The deer is described as having two spikes on each antler. If the deer is found, it will be euthanized to prevent any attacks in the future, officials said.
After the attack, two young bucks were seen sparring in the woman’s yard, which is common during mating season, officials said.
However, there had been no recent reports of aggressive deer in the area before the attack. Wildlife officials believe the lack of fear in the deer being so close to a house means someone had been feeding it.
“A wildlife officer went to investigate and found a bird feeder in the yard,” said Mike Brown, CPW area wildlife manager. “The victim told a CPW officer that she feeds birds and had thrown out bread earlier that day.”
It’s unclear if this is what led to the deer being in the woman’s yard.
Mule deer are native to western North America and are named for their uniquely large ears that resemble those of a mule, according to the Mule Deer Foundation.

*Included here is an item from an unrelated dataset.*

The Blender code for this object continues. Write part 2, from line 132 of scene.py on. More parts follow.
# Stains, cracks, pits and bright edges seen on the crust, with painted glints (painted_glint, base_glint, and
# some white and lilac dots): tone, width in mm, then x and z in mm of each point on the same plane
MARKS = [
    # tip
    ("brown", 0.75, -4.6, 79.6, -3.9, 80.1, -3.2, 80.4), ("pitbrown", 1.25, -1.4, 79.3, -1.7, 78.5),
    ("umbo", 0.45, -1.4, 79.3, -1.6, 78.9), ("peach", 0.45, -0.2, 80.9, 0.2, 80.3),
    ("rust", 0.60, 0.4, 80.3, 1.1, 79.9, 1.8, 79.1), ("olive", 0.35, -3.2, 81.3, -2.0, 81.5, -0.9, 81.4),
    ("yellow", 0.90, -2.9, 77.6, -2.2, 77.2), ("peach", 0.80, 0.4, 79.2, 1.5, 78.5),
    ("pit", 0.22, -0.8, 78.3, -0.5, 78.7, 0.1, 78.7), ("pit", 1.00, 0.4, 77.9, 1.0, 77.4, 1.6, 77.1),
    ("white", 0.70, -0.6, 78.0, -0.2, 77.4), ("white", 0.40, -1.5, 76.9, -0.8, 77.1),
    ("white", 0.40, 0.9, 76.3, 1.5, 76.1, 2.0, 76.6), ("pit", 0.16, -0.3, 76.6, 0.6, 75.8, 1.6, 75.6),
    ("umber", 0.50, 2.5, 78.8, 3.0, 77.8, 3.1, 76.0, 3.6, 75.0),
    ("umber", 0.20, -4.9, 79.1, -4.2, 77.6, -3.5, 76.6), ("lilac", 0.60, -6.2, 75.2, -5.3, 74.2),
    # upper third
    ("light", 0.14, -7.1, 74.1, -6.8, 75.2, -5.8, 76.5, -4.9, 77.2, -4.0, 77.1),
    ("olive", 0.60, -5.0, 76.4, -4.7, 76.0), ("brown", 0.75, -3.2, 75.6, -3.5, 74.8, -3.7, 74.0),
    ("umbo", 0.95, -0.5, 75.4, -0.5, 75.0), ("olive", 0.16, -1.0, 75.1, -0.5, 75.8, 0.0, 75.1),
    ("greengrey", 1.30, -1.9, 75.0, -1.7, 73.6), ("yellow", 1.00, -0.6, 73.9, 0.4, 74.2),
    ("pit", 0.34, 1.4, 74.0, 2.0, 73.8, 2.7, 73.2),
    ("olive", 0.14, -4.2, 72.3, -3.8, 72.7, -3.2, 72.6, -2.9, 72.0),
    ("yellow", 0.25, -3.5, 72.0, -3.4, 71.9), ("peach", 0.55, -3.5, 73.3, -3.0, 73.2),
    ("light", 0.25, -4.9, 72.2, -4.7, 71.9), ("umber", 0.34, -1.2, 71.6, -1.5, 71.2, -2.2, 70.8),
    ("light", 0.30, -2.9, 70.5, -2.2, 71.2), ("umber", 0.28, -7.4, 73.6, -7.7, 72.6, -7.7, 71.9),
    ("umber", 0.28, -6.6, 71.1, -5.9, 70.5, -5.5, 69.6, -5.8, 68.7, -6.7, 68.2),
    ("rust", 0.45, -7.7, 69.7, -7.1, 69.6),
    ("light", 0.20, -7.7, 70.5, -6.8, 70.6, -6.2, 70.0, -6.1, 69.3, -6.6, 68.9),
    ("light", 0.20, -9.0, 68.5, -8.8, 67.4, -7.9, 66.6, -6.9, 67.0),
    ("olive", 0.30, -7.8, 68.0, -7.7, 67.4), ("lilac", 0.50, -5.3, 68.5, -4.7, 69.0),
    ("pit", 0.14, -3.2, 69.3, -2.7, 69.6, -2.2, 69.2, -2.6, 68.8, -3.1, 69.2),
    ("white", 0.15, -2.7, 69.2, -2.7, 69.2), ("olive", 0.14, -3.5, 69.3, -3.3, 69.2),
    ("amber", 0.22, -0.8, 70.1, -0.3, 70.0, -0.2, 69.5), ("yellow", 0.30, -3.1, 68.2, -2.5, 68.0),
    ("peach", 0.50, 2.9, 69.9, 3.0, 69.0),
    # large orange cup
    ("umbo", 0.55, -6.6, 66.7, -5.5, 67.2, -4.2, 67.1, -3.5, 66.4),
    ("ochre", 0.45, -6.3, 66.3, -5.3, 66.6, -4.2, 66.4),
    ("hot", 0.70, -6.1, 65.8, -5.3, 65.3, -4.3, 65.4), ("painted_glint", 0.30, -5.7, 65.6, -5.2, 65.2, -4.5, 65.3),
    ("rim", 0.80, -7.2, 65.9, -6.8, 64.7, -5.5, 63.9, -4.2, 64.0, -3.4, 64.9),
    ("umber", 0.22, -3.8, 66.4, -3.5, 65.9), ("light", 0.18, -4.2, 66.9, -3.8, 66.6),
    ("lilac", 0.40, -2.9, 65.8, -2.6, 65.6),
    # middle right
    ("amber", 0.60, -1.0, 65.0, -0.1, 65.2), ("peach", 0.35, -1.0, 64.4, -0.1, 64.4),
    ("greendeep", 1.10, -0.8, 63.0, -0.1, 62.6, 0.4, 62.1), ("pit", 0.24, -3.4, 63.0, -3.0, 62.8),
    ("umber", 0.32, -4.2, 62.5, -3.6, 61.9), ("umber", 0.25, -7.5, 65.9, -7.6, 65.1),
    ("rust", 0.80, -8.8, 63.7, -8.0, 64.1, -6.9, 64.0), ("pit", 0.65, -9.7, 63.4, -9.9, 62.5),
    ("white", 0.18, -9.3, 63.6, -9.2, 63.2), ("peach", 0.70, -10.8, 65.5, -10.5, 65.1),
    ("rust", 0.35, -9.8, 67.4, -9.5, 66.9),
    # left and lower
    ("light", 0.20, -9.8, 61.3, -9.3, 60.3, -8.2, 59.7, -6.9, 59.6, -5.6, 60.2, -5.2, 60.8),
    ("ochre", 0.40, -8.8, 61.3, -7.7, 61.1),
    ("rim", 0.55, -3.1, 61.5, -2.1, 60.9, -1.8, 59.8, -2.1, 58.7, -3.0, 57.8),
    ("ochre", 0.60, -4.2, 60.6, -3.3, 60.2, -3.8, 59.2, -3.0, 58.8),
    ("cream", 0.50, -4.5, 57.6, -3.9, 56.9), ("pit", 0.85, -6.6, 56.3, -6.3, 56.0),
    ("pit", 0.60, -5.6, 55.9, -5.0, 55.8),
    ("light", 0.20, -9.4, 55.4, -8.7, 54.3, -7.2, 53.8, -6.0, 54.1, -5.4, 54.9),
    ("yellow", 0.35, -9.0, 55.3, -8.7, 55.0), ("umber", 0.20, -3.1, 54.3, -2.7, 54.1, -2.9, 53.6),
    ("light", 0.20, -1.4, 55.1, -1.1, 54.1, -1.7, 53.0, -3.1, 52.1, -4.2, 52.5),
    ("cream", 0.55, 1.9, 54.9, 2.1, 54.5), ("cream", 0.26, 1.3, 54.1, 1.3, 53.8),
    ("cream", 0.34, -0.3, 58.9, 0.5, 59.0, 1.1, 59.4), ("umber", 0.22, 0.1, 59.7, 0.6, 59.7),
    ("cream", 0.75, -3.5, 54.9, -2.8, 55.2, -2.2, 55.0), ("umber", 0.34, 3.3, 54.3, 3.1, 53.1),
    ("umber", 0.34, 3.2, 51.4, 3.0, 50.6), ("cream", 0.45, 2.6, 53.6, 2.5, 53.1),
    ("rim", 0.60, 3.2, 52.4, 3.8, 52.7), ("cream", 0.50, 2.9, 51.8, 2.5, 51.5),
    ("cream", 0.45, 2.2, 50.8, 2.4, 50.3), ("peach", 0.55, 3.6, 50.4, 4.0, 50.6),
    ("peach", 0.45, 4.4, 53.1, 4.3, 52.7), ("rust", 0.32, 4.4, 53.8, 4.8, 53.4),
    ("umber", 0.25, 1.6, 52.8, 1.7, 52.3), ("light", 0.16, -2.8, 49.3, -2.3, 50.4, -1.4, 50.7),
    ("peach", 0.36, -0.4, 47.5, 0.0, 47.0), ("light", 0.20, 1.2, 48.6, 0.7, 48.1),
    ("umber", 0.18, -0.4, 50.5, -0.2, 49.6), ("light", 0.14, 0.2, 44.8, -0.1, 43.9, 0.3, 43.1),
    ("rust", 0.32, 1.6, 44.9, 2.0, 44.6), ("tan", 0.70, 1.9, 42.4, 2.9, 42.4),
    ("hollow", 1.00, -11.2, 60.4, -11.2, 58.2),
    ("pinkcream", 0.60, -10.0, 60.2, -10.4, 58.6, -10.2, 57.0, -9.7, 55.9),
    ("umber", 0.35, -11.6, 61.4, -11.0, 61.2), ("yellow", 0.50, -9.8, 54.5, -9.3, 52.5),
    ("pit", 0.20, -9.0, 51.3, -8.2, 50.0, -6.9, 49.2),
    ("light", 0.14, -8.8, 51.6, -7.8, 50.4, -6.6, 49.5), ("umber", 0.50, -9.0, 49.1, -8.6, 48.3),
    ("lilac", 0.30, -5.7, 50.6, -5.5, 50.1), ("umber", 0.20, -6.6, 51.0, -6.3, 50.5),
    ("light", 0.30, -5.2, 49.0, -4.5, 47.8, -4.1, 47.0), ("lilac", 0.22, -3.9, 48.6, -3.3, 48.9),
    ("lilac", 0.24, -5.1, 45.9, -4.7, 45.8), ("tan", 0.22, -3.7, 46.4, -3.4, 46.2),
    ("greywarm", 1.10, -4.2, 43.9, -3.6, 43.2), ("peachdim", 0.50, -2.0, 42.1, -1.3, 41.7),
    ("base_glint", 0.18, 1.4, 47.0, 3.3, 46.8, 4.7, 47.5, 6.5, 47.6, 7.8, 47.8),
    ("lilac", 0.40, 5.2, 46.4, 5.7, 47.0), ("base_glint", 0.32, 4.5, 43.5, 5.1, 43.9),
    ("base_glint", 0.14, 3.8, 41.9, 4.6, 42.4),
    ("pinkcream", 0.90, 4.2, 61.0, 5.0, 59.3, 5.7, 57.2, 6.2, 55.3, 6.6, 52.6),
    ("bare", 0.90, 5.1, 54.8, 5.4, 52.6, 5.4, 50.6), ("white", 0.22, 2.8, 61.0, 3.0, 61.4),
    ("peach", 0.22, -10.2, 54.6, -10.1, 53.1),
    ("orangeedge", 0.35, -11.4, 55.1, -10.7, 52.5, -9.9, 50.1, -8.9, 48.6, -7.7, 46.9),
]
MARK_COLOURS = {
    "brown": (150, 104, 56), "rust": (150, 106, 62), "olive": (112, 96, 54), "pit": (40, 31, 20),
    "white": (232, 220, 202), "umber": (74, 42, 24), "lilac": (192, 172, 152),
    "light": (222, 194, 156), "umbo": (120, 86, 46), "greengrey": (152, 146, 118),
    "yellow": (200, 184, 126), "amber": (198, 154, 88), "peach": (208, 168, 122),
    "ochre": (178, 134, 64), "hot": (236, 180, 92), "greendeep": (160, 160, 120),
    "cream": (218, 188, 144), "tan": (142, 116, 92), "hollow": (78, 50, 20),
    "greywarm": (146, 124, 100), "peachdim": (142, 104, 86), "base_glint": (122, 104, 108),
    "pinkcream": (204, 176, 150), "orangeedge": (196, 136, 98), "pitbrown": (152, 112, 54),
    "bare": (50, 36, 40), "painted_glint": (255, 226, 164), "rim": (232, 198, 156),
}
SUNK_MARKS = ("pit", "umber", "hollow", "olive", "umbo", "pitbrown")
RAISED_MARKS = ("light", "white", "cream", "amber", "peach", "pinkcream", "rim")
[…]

Adult male mule deer can weigh anywhere from 125 to 300 pounds and stand around 3 feet tall.
Wildlife officials said they become “aggressive and dangerous” when they lose fear of humans.
In the state of Colorado, it is illegal to intentionally feed big game animals — deer, elk, pronghorn sheep, mountain goats, bighorn sheep, mountain lions and bears — and the offense is punishable by a $100 fine.
Colorado’s hunting season for the species ended in November.